В номере он с той же изысканной вежливостью спрашивает разрешения закурить сигару и, опустившись в кресло, вкрадчиво говорит:
- Я позволил себе побеспокоить вас здесь, сеньор Моралес, только потому, что мне стало известно о происшествии в Триане...
- Да, я и в самом деле едва не попал в серьезную аварию.
- Вам ужасно не везет... Вчера на вас напали, а сегодня чуть не сбила машина... Две попытки убийства за столь короткий срок - это уж слишком. Вы не находите?

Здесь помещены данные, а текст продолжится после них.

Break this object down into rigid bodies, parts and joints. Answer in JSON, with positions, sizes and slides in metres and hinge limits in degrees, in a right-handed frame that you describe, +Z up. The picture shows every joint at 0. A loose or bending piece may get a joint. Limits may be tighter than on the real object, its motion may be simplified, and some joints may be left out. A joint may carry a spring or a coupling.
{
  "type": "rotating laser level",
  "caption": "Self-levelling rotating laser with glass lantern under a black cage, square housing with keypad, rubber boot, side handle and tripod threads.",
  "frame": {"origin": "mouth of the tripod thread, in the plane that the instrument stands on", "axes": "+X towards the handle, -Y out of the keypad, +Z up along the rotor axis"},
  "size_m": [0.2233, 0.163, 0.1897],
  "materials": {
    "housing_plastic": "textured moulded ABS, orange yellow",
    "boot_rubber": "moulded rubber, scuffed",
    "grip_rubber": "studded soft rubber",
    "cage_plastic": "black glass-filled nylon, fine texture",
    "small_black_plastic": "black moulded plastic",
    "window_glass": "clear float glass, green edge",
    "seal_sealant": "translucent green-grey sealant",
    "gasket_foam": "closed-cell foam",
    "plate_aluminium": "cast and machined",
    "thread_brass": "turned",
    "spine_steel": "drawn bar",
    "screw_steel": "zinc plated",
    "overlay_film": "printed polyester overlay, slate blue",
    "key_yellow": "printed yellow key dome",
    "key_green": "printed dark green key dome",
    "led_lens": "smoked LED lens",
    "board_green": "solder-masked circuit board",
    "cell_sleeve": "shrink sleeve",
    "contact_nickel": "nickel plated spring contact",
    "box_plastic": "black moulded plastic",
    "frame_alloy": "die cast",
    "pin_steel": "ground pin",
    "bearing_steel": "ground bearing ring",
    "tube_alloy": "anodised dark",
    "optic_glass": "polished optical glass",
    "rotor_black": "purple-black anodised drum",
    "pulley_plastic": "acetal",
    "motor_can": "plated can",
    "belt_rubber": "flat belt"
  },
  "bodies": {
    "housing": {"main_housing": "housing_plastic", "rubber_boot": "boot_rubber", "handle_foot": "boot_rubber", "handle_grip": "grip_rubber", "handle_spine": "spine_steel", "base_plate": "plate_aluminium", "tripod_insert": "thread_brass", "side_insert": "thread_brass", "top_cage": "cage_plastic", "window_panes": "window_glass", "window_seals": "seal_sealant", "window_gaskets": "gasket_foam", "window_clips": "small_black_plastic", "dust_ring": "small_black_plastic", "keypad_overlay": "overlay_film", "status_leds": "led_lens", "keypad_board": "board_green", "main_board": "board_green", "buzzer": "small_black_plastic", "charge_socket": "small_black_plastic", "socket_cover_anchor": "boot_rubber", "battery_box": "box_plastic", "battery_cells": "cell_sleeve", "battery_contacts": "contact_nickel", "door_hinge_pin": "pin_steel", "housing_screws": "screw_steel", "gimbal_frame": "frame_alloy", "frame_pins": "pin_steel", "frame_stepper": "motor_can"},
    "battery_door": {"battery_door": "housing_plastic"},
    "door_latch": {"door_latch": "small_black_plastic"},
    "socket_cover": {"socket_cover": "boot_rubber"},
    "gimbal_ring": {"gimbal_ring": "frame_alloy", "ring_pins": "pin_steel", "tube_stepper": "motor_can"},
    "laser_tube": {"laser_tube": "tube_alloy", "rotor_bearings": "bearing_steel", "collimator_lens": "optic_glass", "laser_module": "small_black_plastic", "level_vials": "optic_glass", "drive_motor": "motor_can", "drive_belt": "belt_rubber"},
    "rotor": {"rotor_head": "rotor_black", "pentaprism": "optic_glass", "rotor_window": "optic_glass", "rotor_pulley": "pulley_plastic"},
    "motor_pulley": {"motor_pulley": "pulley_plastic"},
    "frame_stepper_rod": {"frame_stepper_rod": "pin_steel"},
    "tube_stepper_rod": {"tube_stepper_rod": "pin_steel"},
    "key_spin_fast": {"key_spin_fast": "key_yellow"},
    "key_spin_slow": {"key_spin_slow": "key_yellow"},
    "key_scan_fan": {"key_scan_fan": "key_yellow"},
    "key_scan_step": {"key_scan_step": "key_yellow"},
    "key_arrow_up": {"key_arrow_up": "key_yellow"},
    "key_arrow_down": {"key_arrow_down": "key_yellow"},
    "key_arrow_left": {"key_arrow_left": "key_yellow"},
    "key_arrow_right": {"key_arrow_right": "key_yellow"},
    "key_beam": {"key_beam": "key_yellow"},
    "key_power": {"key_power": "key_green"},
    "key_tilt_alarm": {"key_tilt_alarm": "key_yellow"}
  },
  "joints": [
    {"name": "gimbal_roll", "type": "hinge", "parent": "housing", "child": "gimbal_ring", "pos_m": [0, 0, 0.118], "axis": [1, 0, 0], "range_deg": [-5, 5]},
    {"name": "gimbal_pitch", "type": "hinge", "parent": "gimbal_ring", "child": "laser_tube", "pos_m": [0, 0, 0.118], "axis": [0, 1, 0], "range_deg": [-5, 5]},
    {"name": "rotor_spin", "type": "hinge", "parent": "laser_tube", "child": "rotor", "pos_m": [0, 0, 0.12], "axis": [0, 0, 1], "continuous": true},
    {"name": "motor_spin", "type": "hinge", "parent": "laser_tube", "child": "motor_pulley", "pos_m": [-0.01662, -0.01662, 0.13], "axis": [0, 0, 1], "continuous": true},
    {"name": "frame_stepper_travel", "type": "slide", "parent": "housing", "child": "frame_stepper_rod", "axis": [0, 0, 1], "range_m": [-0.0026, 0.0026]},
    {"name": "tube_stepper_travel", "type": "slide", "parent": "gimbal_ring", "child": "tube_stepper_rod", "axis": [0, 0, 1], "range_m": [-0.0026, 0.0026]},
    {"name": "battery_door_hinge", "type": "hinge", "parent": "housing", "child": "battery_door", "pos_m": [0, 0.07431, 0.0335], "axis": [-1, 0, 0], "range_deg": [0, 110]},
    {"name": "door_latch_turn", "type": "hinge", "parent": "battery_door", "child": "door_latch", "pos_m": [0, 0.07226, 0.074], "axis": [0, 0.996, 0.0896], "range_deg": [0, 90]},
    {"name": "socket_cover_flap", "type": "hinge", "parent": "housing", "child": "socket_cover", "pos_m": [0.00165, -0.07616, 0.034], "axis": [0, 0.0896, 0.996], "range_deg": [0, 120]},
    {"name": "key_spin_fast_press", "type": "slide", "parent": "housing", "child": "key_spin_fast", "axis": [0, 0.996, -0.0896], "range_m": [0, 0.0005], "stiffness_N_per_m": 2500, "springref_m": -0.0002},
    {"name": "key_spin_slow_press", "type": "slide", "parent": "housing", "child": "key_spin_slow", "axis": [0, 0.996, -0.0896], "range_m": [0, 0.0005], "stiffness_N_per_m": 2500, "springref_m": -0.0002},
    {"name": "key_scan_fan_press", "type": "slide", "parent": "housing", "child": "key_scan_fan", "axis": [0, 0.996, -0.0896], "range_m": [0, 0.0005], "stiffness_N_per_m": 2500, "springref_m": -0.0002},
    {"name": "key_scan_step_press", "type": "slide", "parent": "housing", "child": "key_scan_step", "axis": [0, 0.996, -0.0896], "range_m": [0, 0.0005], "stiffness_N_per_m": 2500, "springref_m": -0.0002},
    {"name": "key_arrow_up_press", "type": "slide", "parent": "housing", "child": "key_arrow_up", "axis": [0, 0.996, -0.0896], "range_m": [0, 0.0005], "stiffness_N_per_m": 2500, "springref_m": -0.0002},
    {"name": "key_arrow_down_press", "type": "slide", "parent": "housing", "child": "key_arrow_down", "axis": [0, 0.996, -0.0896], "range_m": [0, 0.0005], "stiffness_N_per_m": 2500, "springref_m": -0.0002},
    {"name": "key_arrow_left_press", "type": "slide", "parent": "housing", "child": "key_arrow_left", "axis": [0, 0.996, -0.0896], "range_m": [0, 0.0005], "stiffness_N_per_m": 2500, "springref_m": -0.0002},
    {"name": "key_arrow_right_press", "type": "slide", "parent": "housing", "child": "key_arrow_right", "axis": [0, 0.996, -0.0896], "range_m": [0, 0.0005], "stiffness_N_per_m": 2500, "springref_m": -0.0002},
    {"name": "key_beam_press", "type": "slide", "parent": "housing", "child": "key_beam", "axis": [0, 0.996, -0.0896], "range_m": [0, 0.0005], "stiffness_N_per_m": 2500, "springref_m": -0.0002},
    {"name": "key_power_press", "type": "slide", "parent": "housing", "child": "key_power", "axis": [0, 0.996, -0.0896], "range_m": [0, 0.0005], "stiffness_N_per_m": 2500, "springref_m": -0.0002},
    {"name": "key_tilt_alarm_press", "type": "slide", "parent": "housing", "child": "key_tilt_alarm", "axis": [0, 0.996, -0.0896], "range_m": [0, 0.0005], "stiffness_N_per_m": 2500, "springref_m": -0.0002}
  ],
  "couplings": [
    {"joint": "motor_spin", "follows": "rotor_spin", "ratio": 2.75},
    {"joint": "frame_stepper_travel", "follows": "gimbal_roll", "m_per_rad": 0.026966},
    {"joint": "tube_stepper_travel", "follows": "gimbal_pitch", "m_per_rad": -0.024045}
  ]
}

Я немного принужденно смеюсь.
- Ну, в Триане произошел обыкновенный несчастный случай...
- Однако полицейскому, который помешал вам добить неловкого водителя, вы дали совсем другое объяснение. Так ведь?
- Не стоит преувеличивать, господин комиссар! Я готов признать, что вел себя слишком грубо, хотя и сам не понимаю почему...
- О, об этом нетрудно догадаться, сеньор!.. Просто вы отлично поняли, что вас в очередной раз хотели прикончить.
Фернандес помолчал, но я благоразумно воздержался от возражений.
- Так кто же так упорно стремится лишить вас жизни, сеньор Моралес? продолжал полицейский. - И... почему?
Этот Фернандес становится все обременительнее. И как убедить его оставить меня в покое?
- Не сердитесь на меня, сеньор комиссар, но, по-моему, вы несколько сгущаете краски. В Ла Пальма мне хотел обчистить карманы самый обыкновенный вор, а только что - я просто чуть не попал под машину человека, который за рулем потерял сознание. Обычная невезуха... Неприятно, конечно, но это еще не трагедия.
- Кстати, о невезухе... вас ведь вполне могли бы обвинить в убийстве.
- Меня?
- Кажется, вы колотили этого... больного с невиданной жестокостью. А ведь водителю стало плохо... вероятно, у него слабое сердце... Удивительно, как это вы не убили его с первого удара! Вы не согласны со мной?
- Боже мой! Если вдуматься...
- В таком случае, сеньор, вам придется признать, что никакого приступа у водителя не было и он просто-напросто хотел вас убить.